How important is your best player?November 29th, 2011 by Lee Eldridge
So who’s to blame for the Chiefs season? Todd Haley? Scott Pioli? Matt Cassel? Clark Hunt? There’s a lot of fan anger in Kansas City as the Chiefs have stumbled to a 4-7 record. And a lot of finger pointing by fans and those in the media. Carl Peterson and Marty Schottenheimer took a struggling franchise and turned them into a winner. But they were never able to get over the hump. First the fans blamed Schottenheimer. He left. Then the fans blamed Peterson. And Gunther Cunningham. And Elvis Grbac. And Mike Solari. And Herm Edwards. And Brodie Croyle. The list is long. Today it’s some combination of Haley / Pioli / Cassel / Hunt.
But as usual, it’s rarely that simple. I have a few takes on what’s happened to the Chiefs this year, but today I’m going to focus on just one of them. How important is your best player?

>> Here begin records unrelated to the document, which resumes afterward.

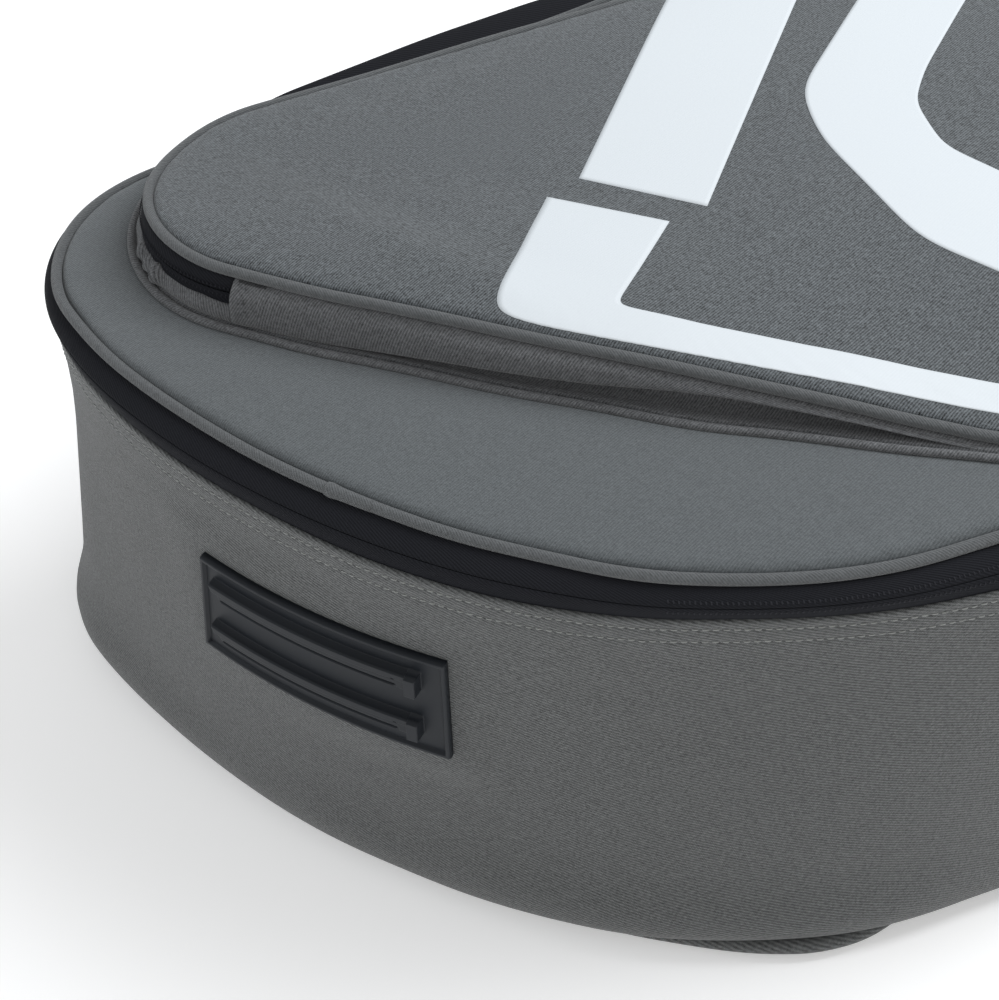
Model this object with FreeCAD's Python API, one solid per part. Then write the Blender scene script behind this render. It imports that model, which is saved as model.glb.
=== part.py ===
import FreeCAD
import Part
import math
import os

# Racket bag lying on its back.  Millimetres, +Z out of the front face,
# +Y towards the carry handle, X across.  Z = 0 is the ground.
# The left side leans in towards the handle, the right side is nearly straight.

BAG_W = 480.0          # widest point of the body
BAG_H = 404.0          # curved end to handle end
END_R = 318.0          # radius of the curved end
CORNER_R = 75.0
SIDE_TAPERS = (42.0, 12.0)   # lean of the left and right side from the Y axis, degrees
TOP_R = 55.0
Y_END = -186.0         # Y of the curved end

BACK_Z = 10.0          # underside of the back panel
WALL_TOP_Z = 190.0     # folded top edge of the wall
WALL_T = 2.5
WALL_FLARE = 7.0       # how far the foot of the wall stands out
LID_Z = 201.3          # underside of the front panel
LID_TOP_Z = 206.1
PIPING_R = 2.6
PIPING_IN = 9.6        # front piping centre, inside the wall line
HINGE_Y = 192.0        # zips stop here, the fabric hinge begins
WALL_SPLIT_Y = 20.0    # seam between the two wall pieces
PAD_Z = (0.0, 9.9)

POCKET_W = 400.0
POCKET_END_R = 935.0
POCKET_CORNER_R = 65.0
POCKET_TAPERS = (49.0, 14.0)
POCKET_Y_END = -96.0
POCKET_TOP_Y = 186.0
POCKET_TOP_R = 40.0
FLAP_Z = 218.8         # underside of the pocket flap
ZIP_END_LEFT = 146.0   # the pocket zip ends here, left and right of the middle
ZIP_END_RIGHT = 158.0
POCKET_FLOOR = LID_TOP_Z + 1.4

HANDLE_X = 69.0        # middle of the carry handle
HANDLE_Y = 235.0       # axis of the carry handle's pins
HANDLE_Z = 100.0

PLATE_X = (-141.0, -31.0)
PLATE_Z = (93.0, 153.0)

FIT = 0.1              # gap between sewn or glued pieces
RUN = 0.4              # gap between moving pieces


def vec(x, y, z=0.0):
    return FreeCAD.Vector(x, y, z)


def body_form():
    return (BAG_W, END_R, CORNER_R, SIDE_TAPERS, Y_END, Y_END + BAG_H, TOP_R)


def pocket_form():
    return (POCKET_W, POCKET_END_R, POCKET_CORNER_R, POCKET_TAPERS,
            POCKET_Y_END, POCKET_TOP_Y, POCKET_TOP_R)


def centres(form, sign):
    """Centres of the end, corner and top arc of one side, as if on the right, and its taper."""
    width, end_r, corner_r, tapers, y_end, y_top, top_r = form
    t = math.radians(tapers[1] if sign > 0 else tapers[0])
    cx = width / 2.0 - corner_r
    cy = y_end + end_r - math.sqrt((end_r - corner_r) ** 2 - cx ** 2)
    side = cx * math.cos(t) + cy * math.sin(t) + corner_r
    ty = y_top - top_r
    tx = (side - top_r - ty * math.sin(t)) / math.cos(t)
    return (0.0, y_end + end_r), (cx, cy), (tx, ty), t


def on_arc(centre, radius, angle, z):
    return vec(centre[0] + radius * math.cos(angle), centre[1] + radius * math.sin(angle), z)


def flank(form, sign, d, z):
    """Ends and middles of the arcs of one side, from the curved end to the handle end."""
    end_c, cor_c, top_c, t = centres(form, sign)
    end_r = form[1] + d
    cor_r = form[2] + d
    top_r = form[6] + d
    a0 = math.atan2(cor_c[1] - end_c[1], cor_c[0] - end_c[0])
    points = [
        on_arc(end_c, end_r, a0, z),
        on_arc(cor_c, cor_r, (a0 + t) / 2.0, z),
        on_arc(cor_c, cor_r, t, z),
        on_arc(top_c, top_r, t, z),
        on_arc(top_c, top_r, (t + math.pi / 2.0) / 2.0, z),
        on_arc(top_c, top_r, math.pi / 2.0, z),
    ]
    return [vec(sign * p.x, p.y, z) for p in points]


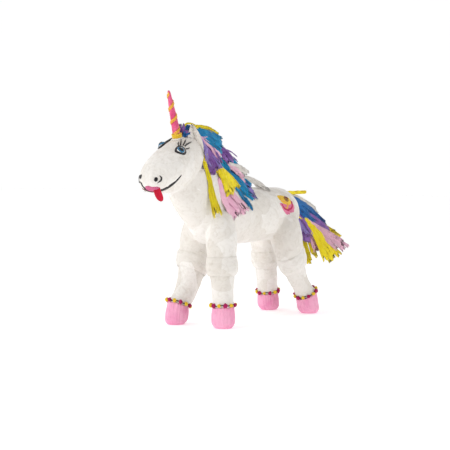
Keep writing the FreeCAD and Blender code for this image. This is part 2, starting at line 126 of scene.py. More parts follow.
def crepe(name, light, middle, dark, grain=(700, 700, 160), depth=0.0012, by_uv=False):
    """Crepe paper: fine parallel wrinkles, softer folds over them, a mottled dye, and painted shade that
    darkens the wrinkles' grooves.
    """
    tree = new_tree(name)
    fine = tree.noise(tree.stretched(tree.uv if by_uv else tree.where, grain), 1.0, 5, 0.6, 0.6)
    folds = tree.noise(tree.where, 95.0, 5, 0.6, 1.2)
    dye = tree.noise(tree.where, 26.0, 3, 0.5, 0.4)
    tint = tree.ramp(dye, (0.3, middle), (0.62, light))
    # painted shade: the colour darkens towards the dark tone where the fine wrinkles sink, in their grooves
    lines = tree.ramp(fine, (0.28, dark), (0.5, light))
    return tree.surface(tree.multiplied(0.35, tint, lines), tree.plus(fine, folds, 1.3), 0.55, depth,
                        {"Roughness": 0.85, "Sheen Weight": 0.25, "Specular IOR Level": 0.25})


def painted(name, light, dark, rough=0.5, scale=220.0, depth=0.0004, metal=0.0):
    """Brushed-on craft paint, or a dyed cord: streaky colour with a slight grain."""
    tree = new_tree(name)
    streaks = tree.noise(tree.where, scale, 5, 0.6, 0.8)
    colour = tree.ramp(streaks, (0.32, dark), (0.62, light))
    return tree.surface(colour, streaks, 0.5, depth, {"Roughness": rough, "Metallic": metal})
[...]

It’s easy to get tunnel vision when looking at your team. Let’s step outside of Kansas City for a moment. For years the discussion in the NFL has been: who is the best quarterback in the league, Peyton Manning or Tom Brady? Over the last ten seasons, Manning and Brady have represented the AFC in the Super Bowl six times with four wins between them. They’re leaders. They put up great stats. And they do nothing but win big games.
But beyond these two quarterbacks, most have considered Indianapolis and New England to be among the best franchises in the league. Bill Polian has built the Colts into perennial winners and one of the most dominant teams in the NFL. From 1999-2010, the Colts have a regular season record of 138-54.
And in New England, Bill Belichick has done much the same. With four Super Bowl appearances and three wins, Belichick is widely considered the best coach in football. From 2001-2010, the Patriots have a regular season record of 121-39, which includes 2007 when the team went 16-0. The Patriots are the only team other than the Dolphins to finish a regular season undefeated.
Manning and Brady have not only been consistent winners, they’ve remained remarkably durable. Schottenheimer used to say that a player’s best ability was availability. And when you’re talking about an elite quarterback, nothing could be more true. But what happens when you take away a team’s best player?
In 2008 we got a glimpse of what the Patriots look like without Tom Brady. The Chiefs knocked Brady out for the season in their first game. In came their backup Matt Cassel. A kid who shouldn’t even have been in the league. Cassel was a backup quarterback at USC, never starting a game or playing meaningful minutes for the Trojans. How did he do? The Patriots finished the season 11-5, and Cassel played very well.
And now in 2011, we’re getting a look at the Colts without Peyton Manning. The Colts are 0-11, and could quite possibly finish 0-16. They’re that bad. Quite a turnaround from a team that won the AFC South last year and finished 10-6.
What’s the lesson to be learned? New England surrounded their backup quarterback with enough talent to be successful. Indianapolis did not. If anything, this has only reinforced what an incredible quarterback Peyton Manning has been.
Now, back to Kansas City. The Chiefs lost their best player, Jamaal Charles, early in the season. And while Charles is not a quarterback, he was the engine that drove the offense. Before the season began, I had this to say:
Last year the offensive line was receiving a lot of praise for the Chiefs #1 rushing attack. I credit Jamaal Charles much more than I do the line.
I strongly believe that the loss of Jamaal Charles, combined with a less than average offensive line, has completely derailed the Chiefs’ season. Yes, there are other factors as well. But the Chiefs have shown they cannot consistently run the ball behind this offensive line without Charles. And Matt Cassel has been under constant pressure all year. He’s had no time to find his receivers. The running game has struggled. The passing game has struggled. And the Chiefs have found it very difficult to score any points. As Len Dawson likes to say, it starts up front with the big guys.
Kansas City fans are ready to run Cassel out of town. But surround him with the right players and he can be productive as he’s proven in 2008 with the Patriots (11-5 record) and 2010 with the Chiefs (10-6 record). Cassel is not Manning. He cannot lift the team on his shoulders. He needs a strong supporting cast, and without Charles running the ball, the Chiefs don’t have the cast to be productive on offense.
It’s amazing what the loss of one player can do. Just look at Indianapolis.